- Given problem -
The data must be returned in full and exactly as given.

Dataset rows
◆ ◆ ◆ ◆

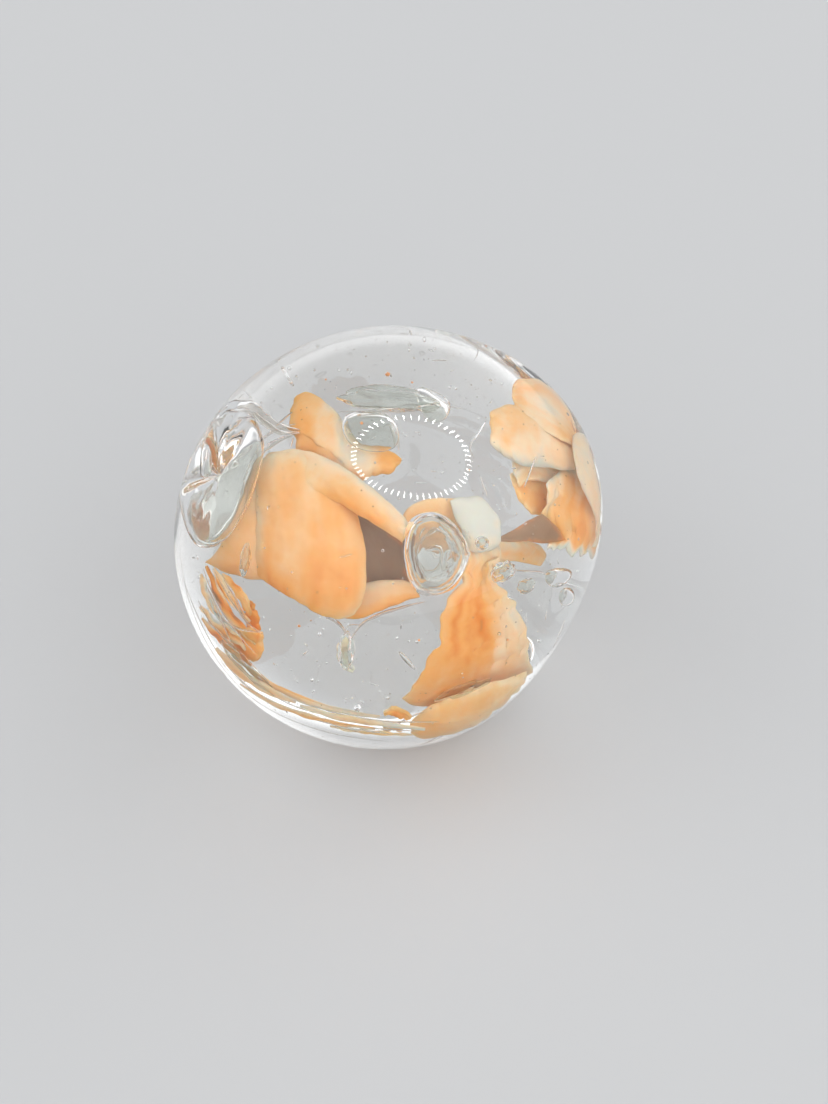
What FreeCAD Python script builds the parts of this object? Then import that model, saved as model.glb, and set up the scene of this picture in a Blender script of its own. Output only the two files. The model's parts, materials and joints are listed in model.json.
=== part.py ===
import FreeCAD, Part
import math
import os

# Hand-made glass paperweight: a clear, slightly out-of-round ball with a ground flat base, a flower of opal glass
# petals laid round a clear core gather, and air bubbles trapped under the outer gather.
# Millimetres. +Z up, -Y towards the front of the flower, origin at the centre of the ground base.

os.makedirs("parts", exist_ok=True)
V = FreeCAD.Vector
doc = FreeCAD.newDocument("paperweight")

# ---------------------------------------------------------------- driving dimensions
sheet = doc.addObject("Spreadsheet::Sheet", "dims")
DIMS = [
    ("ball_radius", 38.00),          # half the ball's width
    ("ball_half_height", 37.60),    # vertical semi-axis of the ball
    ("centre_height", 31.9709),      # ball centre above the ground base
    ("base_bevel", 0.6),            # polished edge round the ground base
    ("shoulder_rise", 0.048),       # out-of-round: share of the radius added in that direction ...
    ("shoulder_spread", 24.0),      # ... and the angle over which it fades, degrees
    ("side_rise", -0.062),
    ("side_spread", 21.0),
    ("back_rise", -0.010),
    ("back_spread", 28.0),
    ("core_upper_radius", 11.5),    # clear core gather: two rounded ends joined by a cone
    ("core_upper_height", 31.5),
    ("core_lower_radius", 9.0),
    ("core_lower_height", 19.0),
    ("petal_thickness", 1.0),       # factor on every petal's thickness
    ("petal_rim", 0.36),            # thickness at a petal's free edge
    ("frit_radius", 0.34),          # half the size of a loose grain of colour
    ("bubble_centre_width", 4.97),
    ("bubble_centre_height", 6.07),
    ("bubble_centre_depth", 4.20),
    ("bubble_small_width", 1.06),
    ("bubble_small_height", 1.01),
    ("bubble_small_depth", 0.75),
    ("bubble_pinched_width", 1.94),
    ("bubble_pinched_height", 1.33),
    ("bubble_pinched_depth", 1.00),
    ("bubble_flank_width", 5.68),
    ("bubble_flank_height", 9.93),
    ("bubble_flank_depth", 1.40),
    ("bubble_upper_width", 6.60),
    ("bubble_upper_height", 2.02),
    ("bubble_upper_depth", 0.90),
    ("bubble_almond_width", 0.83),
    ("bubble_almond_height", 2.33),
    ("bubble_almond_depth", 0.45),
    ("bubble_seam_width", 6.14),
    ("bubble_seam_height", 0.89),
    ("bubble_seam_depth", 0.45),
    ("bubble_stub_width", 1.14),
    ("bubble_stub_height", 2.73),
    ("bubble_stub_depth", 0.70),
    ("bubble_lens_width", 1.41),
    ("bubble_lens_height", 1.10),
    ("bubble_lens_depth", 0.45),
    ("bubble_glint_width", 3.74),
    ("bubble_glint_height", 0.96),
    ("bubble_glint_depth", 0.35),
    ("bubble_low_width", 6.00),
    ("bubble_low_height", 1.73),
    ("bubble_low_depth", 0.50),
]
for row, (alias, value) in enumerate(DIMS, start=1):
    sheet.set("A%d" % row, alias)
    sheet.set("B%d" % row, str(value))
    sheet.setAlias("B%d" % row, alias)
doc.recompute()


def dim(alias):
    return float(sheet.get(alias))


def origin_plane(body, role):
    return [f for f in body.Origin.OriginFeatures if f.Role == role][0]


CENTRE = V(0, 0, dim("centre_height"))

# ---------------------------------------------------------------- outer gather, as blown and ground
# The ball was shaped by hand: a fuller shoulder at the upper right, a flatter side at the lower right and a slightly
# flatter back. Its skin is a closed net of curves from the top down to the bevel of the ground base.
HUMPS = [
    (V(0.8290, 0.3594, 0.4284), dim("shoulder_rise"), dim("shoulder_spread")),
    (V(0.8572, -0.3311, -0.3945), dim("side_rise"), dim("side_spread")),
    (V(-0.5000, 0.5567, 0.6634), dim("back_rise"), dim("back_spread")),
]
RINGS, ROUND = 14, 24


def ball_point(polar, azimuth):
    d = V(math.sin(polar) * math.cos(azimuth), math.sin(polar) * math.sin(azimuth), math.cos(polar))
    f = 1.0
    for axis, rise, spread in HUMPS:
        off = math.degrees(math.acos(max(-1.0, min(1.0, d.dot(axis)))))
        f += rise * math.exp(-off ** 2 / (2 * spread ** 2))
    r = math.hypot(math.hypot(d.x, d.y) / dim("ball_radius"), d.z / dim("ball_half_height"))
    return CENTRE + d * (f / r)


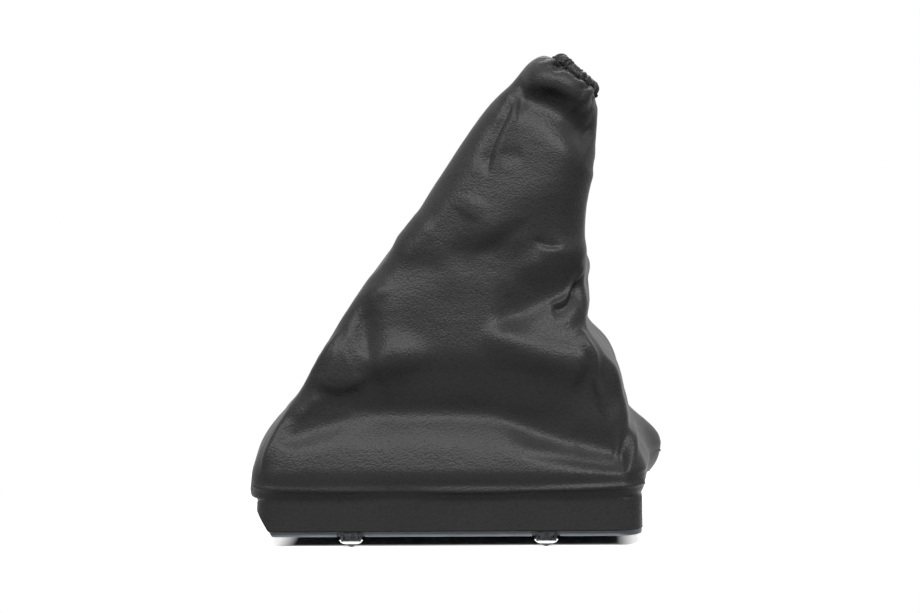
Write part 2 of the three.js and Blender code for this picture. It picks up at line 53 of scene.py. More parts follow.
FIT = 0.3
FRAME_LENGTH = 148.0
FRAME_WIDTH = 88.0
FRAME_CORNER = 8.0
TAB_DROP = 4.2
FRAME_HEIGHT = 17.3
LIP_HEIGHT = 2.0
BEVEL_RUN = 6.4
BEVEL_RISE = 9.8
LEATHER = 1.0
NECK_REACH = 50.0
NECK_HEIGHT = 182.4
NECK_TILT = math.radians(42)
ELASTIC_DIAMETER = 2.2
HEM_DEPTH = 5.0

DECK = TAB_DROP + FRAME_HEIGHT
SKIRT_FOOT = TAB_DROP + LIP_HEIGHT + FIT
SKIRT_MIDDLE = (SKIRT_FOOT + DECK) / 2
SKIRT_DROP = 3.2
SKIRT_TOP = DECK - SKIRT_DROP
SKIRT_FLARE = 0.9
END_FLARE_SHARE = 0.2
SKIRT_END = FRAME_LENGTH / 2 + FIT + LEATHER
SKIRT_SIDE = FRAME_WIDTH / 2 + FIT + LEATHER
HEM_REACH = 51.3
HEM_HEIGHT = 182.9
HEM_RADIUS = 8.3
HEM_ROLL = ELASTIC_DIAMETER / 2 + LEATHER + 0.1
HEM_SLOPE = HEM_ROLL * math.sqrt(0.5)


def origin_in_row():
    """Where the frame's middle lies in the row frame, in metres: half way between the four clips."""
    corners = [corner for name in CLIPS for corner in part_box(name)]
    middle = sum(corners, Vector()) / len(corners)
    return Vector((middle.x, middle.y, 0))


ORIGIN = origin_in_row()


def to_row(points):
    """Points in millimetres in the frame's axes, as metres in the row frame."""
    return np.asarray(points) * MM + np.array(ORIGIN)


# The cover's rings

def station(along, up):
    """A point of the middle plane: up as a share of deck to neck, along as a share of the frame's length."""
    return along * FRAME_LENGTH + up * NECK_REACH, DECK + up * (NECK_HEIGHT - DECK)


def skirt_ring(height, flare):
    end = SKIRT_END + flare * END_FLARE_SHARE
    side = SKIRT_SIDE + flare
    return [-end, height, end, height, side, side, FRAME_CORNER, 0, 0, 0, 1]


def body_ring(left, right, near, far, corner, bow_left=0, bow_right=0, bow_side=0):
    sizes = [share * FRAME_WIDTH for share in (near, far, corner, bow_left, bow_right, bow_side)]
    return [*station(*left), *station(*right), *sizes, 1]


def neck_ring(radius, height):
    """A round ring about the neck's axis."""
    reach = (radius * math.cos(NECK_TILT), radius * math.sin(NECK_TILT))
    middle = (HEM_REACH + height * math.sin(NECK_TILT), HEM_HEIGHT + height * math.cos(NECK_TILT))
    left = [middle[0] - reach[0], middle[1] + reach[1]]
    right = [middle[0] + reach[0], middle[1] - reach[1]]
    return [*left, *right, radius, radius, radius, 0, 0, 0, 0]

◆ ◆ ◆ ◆

- Written solution -
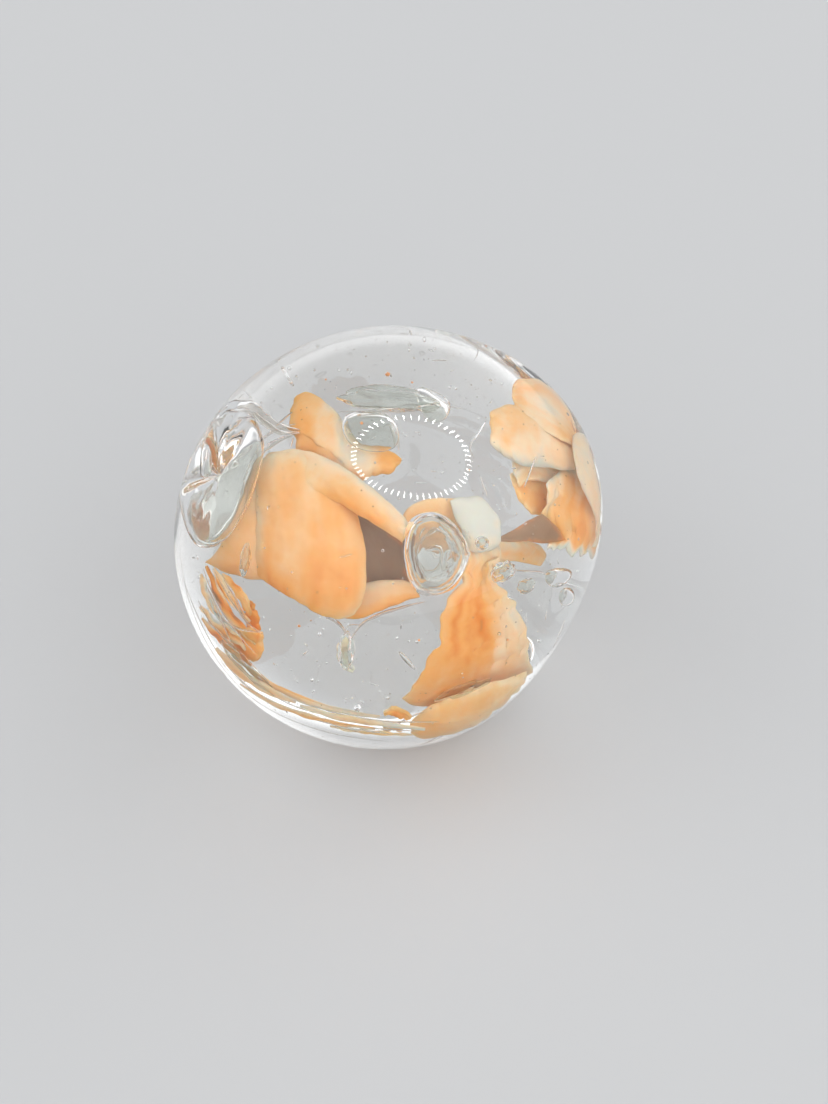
What FreeCAD Python script builds the parts of this object? Then import that model, saved as model.glb, and set up the scene of this picture in a Blender script of its own. Output only the two files. The model's parts, materials and joints are listed in model.json.
=== part.py ===
import FreeCAD, Part
import math
import os

# Hand-made glass paperweight: a clear, slightly out-of-round ball with a ground flat base, a flower of opal glass
# petals laid round a clear core gather, and air bubbles trapped under the outer gather.
# Millimetres. +Z up, -Y towards the front of the flower, origin at the centre of the ground base.

os.makedirs("parts", exist_ok=True)
V = FreeCAD.Vector
doc = FreeCAD.newDocument("paperweight")

# ---------------------------------------------------------------- driving dimensions
sheet = doc.addObject("Spreadsheet::Sheet", "dims")
DIMS = [
    ("ball_radius", 38.00),          # half the ball's width
    ("ball_half_height", 37.60),    # vertical semi-axis of the ball
    ("centre_height", 31.9709),      # ball centre above the ground base
    ("base_bevel", 0.6),            # polished edge round the ground base
    ("shoulder_rise", 0.048),       # out-of-round: share of the radius added in that direction ...
    ("shoulder_spread", 24.0),      # ... and the angle over which it fades, degrees
    ("side_rise", -0.062),
    ("side_spread", 21.0),
    ("back_rise", -0.010),
    ("back_spread", 28.0),
    ("core_upper_radius", 11.5),    # clear core gather: two rounded ends joined by a cone
    ("core_upper_height", 31.5),
    ("core_lower_radius", 9.0),
    ("core_lower_height", 19.0),
    ("petal_thickness", 1.0),       # factor on every petal's thickness
    ("petal_rim", 0.36),            # thickness at a petal's free edge
    ("frit_radius", 0.34),          # half the size of a loose grain of colour
    ("bubble_centre_width", 4.97),
    ("bubble_centre_height", 6.07),
    ("bubble_centre_depth", 4.20),
    ("bubble_small_width", 1.06),
    ("bubble_small_height", 1.01),
    ("bubble_small_depth", 0.75),
    ("bubble_pinched_width", 1.94),
    ("bubble_pinched_height", 1.33),
    ("bubble_pinched_depth", 1.00),
    ("bubble_flank_width", 5.68),
    ("bubble_flank_height", 9.93),
    ("bubble_flank_depth", 1.40),
    ("bubble_upper_width", 6.60),
    ("bubble_upper_height", 2.02),
    ("bubble_upper_depth", 0.90),
    ("bubble_almond_width", 0.83),
    ("bubble_almond_height", 2.33),
    ("bubble_almond_depth", 0.45),
    ("bubble_seam_width", 6.14),
    ("bubble_seam_height", 0.89),
    ("bubble_seam_depth", 0.45),
    ("bubble_stub_width", 1.14),
    ("bubble_stub_height", 2.73),
    ("bubble_stub_depth", 0.70),
    ("bubble_lens_width", 1.41),
    ("bubble_lens_height", 1.10),
    ("bubble_lens_depth", 0.45),
    ("bubble_glint_width", 3.74),
    ("bubble_glint_height", 0.96),
    ("bubble_glint_depth", 0.35),
    ("bubble_low_width", 6.00),
    ("bubble_low_height", 1.73),
    ("bubble_low_depth", 0.50),
]
for row, (alias, value) in enumerate(DIMS, start=1):
    sheet.set("A%d" % row, alias)
    sheet.set("B%d" % row, str(value))
    sheet.setAlias("B%d" % row, alias)
doc.recompute()


def dim(alias):
    return float(sheet.get(alias))


def origin_plane(body, role):
    return [f for f in body.Origin.OriginFeatures if f.Role == role][0]


CENTRE = V(0, 0, dim("centre_height"))

# ---------------------------------------------------------------- outer gather, as blown and ground
# The ball was shaped by hand: a fuller shoulder at the upper right, a flatter side at the lower right and a slightly
# flatter back. Its skin is a closed net of curves from the top down to the bevel of the ground base.
HUMPS = [
    (V(0.8290, 0.3594, 0.4284), dim("shoulder_rise"), dim("shoulder_spread")),
    (V(0.8572, -0.3311, -0.3945), dim("side_rise"), dim("side_spread")),
    (V(-0.5000, 0.5567, 0.6634), dim("back_rise"), dim("back_spread")),
]
RINGS, ROUND = 14, 24


def ball_point(polar, azimuth):
    d = V(math.sin(polar) * math.cos(azimuth), math.sin(polar) * math.sin(azimuth), math.cos(polar))
    f = 1.0
    for axis, rise, spread in HUMPS:
        off = math.degrees(math.acos(max(-1.0, min(1.0, d.dot(axis)))))
        f += rise * math.exp(-off ** 2 / (2 * spread ** 2))
    r = math.hypot(math.hypot(d.x, d.y) / dim("ball_radius"), d.z / dim("ball_half_height"))
    return CENTRE + d * (f / r)


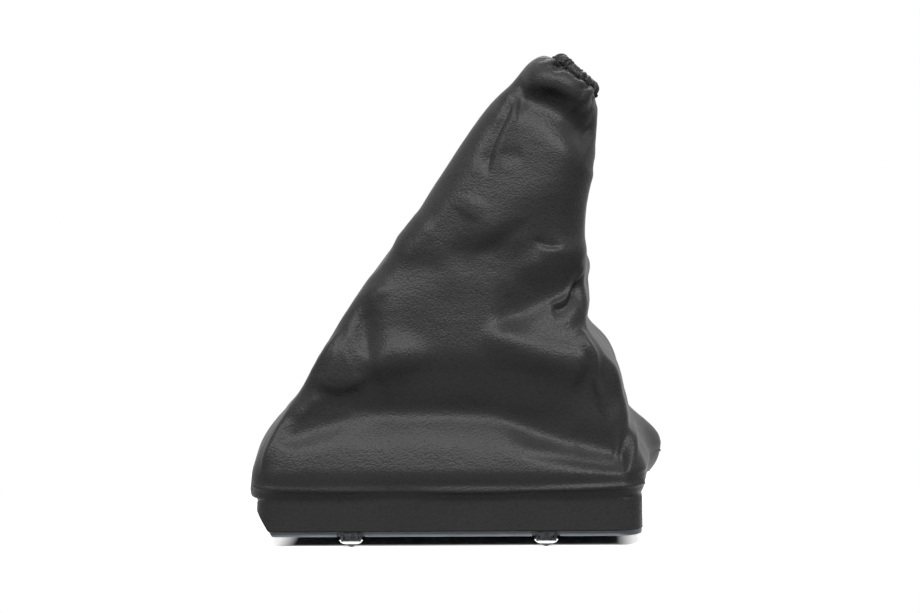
Write part 2 of the three.js and Blender code for this picture. It picks up at line 53 of scene.py. More parts follow.
FIT = 0.3
FRAME_LENGTH = 148.0
FRAME_WIDTH = 88.0
FRAME_CORNER = 8.0
TAB_DROP = 4.2
FRAME_HEIGHT = 17.3
LIP_HEIGHT = 2.0
BEVEL_RUN = 6.4
BEVEL_RISE = 9.8
LEATHER = 1.0
NECK_REACH = 50.0
NECK_HEIGHT = 182.4
NECK_TILT = math.radians(42)
ELASTIC_DIAMETER = 2.2
HEM_DEPTH = 5.0

DECK = TAB_DROP + FRAME_HEIGHT
SKIRT_FOOT = TAB_DROP + LIP_HEIGHT + FIT
SKIRT_MIDDLE = (SKIRT_FOOT + DECK) / 2
SKIRT_DROP = 3.2
SKIRT_TOP = DECK - SKIRT_DROP
SKIRT_FLARE = 0.9
END_FLARE_SHARE = 0.2
SKIRT_END = FRAME_LENGTH / 2 + FIT + LEATHER
SKIRT_SIDE = FRAME_WIDTH / 2 + FIT + LEATHER
HEM_REACH = 51.3
HEM_HEIGHT = 182.9
HEM_RADIUS = 8.3
HEM_ROLL = ELASTIC_DIAMETER / 2 + LEATHER + 0.1
HEM_SLOPE = HEM_ROLL * math.sqrt(0.5)


def origin_in_row():
    """Where the frame's middle lies in the row frame, in metres: half way between the four clips."""
    corners = [corner for name in CLIPS for corner in part_box(name)]
    middle = sum(corners, Vector()) / len(corners)
    return Vector((middle.x, middle.y, 0))


ORIGIN = origin_in_row()


def to_row(points):
    """Points in millimetres in the frame's axes, as metres in the row frame."""
    return np.asarray(points) * MM + np.array(ORIGIN)


# The cover's rings

def station(along, up):
    """A point of the middle plane: up as a share of deck to neck, along as a share of the frame's length."""
    return along * FRAME_LENGTH + up * NECK_REACH, DECK + up * (NECK_HEIGHT - DECK)


def skirt_ring(height, flare):
    end = SKIRT_END + flare * END_FLARE_SHARE
    side = SKIRT_SIDE + flare
    return [-end, height, end, height, side, side, FRAME_CORNER, 0, 0, 0, 1]


def body_ring(left, right, near, far, corner, bow_left=0, bow_right=0, bow_side=0):
    sizes = [share * FRAME_WIDTH for share in (near, far, corner, bow_left, bow_right, bow_side)]
    return [*station(*left), *station(*right), *sizes, 1]


def neck_ring(radius, height):
    """A round ring about the neck's axis."""
    reach = (radius * math.cos(NECK_TILT), radius * math.sin(NECK_TILT))
    middle = (HEM_REACH + height * math.sin(NECK_TILT), HEM_HEIGHT + height * math.cos(NECK_TILT))
    left = [middle[0] - reach[0], middle[1] + reach[1]]
    right = [middle[0] + reach[0], middle[1] - reach[1]]
    return [*left, *right, radius, radius, radius, 0, 0, 0, 0]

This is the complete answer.